Coca-Cola CEO James Quincey expressed optimism about the company’s performance, highlighting solid topline and operating income growth amidst shifting market dynamics.
However, the company faced a 1% decline in volume sales in North America during the quarter. Quincey explained that the downturn in the U.S. division was due to “softness in away-from-home channels,” which includes categories like water, sports drinks, coffee, tea, and soda.
This decline was somewhat offset by the success of Fairlife milk and Coca-Cola itself, which ranked first and second in retail sales growth.

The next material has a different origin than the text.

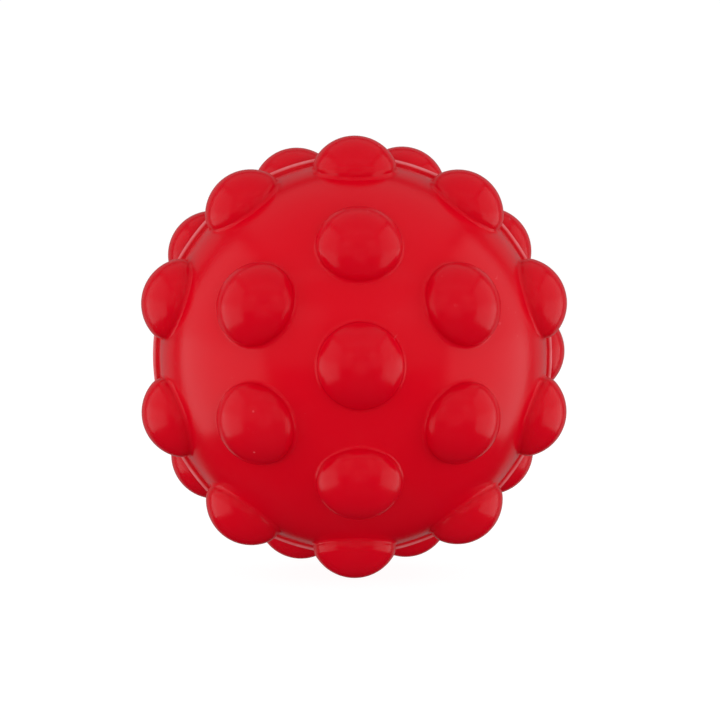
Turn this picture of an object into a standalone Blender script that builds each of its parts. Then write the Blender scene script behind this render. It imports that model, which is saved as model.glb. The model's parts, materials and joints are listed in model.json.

To counteract the slump, Coca-Cola plans to collaborate with food chains to integrate its sodas into combo meals. Among its initiatives, the company is said to be partnering with McDonald’s to enhance the appeal of its $5 meal deal, which includes a soft drink.

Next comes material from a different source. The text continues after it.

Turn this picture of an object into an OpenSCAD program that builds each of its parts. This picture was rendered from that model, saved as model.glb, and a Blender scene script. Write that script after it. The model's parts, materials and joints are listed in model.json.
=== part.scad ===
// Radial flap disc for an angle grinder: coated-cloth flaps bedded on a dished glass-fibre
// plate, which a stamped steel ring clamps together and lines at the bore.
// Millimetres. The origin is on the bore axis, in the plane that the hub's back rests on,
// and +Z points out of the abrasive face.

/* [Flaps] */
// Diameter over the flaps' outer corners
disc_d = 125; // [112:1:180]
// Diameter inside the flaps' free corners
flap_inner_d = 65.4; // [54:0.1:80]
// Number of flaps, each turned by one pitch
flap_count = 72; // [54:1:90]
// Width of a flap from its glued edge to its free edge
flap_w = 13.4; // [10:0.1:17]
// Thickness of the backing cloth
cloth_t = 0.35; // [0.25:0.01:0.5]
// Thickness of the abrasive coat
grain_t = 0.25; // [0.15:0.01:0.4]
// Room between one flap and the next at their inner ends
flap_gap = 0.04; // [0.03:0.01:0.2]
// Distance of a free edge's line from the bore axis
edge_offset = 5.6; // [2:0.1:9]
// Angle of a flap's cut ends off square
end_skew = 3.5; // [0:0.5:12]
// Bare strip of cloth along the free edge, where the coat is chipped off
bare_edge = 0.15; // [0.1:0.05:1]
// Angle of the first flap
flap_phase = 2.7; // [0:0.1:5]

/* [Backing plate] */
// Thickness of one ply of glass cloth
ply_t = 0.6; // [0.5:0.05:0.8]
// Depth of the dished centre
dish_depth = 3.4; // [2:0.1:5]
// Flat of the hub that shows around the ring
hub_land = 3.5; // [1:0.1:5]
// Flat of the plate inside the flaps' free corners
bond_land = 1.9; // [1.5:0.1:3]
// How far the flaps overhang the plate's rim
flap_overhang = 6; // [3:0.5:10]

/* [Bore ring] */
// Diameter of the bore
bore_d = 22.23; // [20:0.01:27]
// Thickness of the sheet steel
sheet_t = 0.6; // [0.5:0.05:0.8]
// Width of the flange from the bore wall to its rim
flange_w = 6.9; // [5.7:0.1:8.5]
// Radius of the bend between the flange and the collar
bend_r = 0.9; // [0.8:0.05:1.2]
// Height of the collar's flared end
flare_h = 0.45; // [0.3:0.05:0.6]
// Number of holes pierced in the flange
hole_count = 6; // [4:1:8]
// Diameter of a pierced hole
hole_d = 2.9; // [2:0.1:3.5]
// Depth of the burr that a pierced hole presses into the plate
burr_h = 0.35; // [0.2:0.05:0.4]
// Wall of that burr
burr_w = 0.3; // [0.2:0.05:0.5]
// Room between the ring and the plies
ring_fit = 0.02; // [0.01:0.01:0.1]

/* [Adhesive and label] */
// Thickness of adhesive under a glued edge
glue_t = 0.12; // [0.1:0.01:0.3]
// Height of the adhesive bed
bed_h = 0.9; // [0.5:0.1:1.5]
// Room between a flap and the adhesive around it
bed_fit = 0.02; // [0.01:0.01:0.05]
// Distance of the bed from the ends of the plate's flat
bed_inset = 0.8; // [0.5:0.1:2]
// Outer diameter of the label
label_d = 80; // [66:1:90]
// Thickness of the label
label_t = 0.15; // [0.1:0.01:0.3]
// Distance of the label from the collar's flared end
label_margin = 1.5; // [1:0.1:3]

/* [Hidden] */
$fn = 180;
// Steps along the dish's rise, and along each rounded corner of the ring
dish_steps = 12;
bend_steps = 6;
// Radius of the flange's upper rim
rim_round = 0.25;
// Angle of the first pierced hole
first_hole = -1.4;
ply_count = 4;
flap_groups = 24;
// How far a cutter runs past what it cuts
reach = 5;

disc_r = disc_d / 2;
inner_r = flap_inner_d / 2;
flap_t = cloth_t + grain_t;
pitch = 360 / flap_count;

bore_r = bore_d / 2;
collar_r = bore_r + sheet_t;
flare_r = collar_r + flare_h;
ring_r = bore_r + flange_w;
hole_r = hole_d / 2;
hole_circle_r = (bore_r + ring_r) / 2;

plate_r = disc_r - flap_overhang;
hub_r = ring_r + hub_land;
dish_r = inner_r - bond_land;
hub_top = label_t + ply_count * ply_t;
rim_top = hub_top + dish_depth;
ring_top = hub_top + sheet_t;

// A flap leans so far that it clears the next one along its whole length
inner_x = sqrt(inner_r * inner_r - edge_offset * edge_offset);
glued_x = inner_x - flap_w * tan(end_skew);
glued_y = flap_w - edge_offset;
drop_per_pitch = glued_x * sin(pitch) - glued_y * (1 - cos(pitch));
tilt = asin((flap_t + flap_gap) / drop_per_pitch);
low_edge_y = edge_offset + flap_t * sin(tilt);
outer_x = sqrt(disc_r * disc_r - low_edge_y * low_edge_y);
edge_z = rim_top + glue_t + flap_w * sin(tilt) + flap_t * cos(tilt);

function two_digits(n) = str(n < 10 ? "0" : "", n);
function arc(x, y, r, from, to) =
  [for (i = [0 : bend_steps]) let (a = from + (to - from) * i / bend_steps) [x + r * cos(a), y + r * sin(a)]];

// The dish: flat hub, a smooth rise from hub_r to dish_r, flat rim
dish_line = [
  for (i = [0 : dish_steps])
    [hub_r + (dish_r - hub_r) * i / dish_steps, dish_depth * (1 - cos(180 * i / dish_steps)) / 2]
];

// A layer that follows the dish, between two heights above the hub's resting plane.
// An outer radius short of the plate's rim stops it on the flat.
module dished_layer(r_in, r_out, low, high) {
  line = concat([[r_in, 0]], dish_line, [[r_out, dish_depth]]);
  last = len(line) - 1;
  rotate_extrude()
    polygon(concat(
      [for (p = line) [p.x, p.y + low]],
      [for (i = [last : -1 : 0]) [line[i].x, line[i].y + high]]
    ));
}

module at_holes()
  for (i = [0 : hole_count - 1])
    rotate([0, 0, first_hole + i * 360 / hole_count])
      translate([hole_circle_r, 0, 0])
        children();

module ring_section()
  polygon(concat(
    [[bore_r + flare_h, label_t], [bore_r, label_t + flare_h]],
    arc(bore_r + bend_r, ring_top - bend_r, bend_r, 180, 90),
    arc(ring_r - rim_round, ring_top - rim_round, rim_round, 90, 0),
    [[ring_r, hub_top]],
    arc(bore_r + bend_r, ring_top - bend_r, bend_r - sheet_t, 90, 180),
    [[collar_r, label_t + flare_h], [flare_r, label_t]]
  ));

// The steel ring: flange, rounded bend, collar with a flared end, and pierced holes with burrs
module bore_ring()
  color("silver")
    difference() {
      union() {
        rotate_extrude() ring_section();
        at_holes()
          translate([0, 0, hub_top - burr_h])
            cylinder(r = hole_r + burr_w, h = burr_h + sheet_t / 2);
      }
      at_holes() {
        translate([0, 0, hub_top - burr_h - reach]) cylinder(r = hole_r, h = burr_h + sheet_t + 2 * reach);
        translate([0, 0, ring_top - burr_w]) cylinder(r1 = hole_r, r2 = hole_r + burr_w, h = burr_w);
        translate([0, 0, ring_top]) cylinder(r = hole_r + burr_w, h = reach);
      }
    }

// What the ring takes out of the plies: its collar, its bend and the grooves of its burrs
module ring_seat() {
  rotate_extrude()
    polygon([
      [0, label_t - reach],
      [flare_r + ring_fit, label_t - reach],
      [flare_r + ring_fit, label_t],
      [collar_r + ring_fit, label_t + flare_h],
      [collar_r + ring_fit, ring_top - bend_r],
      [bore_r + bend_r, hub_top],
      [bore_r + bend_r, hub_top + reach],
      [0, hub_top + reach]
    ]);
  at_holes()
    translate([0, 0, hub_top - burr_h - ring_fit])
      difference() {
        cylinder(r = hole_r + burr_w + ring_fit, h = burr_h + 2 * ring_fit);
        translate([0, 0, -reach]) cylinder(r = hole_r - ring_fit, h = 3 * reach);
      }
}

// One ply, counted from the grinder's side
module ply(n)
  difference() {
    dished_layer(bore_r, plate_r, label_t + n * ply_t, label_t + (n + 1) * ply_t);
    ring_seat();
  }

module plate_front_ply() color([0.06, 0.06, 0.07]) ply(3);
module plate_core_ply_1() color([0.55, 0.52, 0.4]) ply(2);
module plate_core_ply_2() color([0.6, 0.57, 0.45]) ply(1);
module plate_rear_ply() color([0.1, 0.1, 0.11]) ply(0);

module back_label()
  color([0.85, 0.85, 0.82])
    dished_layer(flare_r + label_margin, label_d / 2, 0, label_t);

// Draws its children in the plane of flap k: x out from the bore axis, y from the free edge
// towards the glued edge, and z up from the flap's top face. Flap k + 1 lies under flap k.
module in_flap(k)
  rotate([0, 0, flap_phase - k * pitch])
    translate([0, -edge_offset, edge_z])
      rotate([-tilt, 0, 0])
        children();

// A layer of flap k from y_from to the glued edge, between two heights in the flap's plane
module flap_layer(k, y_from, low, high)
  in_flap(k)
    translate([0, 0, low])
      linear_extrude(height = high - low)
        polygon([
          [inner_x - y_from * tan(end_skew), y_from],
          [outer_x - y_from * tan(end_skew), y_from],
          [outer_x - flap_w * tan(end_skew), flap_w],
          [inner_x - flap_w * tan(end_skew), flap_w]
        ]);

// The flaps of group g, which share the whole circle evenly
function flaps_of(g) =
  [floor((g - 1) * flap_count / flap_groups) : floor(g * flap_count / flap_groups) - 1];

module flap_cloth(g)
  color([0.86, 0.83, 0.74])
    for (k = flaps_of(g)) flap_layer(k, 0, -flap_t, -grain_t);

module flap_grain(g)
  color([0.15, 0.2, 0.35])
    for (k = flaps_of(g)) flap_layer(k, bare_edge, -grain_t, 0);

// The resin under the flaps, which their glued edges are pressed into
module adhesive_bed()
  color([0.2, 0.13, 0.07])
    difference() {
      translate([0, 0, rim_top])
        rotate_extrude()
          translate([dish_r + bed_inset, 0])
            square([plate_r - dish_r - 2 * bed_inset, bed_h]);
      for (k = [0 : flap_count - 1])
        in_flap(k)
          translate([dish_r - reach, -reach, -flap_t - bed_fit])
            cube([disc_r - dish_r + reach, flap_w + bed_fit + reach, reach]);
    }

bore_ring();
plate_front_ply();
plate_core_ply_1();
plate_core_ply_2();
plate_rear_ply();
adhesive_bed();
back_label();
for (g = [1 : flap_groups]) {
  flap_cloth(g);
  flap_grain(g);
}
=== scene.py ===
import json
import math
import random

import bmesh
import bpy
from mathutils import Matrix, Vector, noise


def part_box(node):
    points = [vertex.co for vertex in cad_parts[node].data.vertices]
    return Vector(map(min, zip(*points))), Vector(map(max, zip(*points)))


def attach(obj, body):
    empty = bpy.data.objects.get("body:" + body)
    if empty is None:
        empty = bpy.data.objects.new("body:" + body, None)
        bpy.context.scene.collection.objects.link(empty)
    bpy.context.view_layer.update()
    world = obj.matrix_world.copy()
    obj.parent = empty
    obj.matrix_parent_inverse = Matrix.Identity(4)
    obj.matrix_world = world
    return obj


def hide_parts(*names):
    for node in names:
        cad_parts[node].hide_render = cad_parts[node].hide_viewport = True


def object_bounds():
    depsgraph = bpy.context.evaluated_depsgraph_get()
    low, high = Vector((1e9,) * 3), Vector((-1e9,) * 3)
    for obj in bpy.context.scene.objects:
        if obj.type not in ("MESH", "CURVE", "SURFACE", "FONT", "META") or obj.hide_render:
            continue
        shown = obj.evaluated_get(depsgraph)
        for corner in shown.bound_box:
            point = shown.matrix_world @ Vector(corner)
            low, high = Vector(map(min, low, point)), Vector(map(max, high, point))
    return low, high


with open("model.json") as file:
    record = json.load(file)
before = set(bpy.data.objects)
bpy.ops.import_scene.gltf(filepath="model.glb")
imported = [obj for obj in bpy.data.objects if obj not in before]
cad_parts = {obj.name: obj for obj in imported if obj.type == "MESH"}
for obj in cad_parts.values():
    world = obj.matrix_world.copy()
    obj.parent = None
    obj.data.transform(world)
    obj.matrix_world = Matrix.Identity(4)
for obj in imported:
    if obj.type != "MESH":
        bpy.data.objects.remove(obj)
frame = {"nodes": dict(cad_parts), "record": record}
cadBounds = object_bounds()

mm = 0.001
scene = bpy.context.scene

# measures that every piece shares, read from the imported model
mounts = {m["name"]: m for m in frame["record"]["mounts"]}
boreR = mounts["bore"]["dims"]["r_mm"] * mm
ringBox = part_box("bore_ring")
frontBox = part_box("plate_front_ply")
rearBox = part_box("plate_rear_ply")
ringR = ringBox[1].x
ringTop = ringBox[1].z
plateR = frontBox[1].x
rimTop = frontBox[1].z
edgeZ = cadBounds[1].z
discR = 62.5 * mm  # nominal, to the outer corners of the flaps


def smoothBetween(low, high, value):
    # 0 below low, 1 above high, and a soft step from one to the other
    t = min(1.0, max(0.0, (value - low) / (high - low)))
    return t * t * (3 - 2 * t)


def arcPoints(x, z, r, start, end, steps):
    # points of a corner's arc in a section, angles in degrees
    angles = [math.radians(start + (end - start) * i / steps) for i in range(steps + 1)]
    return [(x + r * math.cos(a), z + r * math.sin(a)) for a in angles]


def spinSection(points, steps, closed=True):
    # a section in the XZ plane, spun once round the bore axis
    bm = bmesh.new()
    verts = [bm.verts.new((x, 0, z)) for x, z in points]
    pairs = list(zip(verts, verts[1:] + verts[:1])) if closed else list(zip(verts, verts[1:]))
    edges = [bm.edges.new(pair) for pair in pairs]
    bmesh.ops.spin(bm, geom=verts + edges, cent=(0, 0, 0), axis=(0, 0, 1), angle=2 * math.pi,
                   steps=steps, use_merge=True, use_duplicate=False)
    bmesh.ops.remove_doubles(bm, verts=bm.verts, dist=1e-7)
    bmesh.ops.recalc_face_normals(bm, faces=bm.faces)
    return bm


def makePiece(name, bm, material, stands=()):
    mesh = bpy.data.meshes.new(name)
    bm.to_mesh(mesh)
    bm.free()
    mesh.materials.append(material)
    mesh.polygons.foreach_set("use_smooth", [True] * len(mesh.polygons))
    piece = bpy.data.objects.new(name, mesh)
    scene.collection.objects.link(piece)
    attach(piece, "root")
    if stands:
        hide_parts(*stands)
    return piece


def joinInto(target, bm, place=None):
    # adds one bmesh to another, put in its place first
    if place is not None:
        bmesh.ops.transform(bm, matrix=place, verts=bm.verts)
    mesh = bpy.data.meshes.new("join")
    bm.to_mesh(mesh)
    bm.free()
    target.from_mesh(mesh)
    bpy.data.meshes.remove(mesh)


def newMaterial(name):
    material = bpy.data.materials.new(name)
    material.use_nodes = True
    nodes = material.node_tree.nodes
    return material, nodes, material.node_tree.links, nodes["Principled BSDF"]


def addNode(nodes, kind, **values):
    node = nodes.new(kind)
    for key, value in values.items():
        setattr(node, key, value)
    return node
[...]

Coca-Cola’s financial results exceeded expectations, reporting $12.4 billion in revenue for the quarter, amounting to approximately $0.84 per share. Analysts had anticipated revenues of $11.76 billion, or about $0.81 per share.
The company now predicts organic revenue growth of 9% to 10%, adjusting its previous forecast of 8% to 9%.
Similarly, Pepsi is facing challenges in capturing the attention of U.S. consumers, who are increasingly favoring products that align with healthier lifestyles and weight loss. In early July, Pepsi attributed its subdued second-quarter performance to a series of product recalls.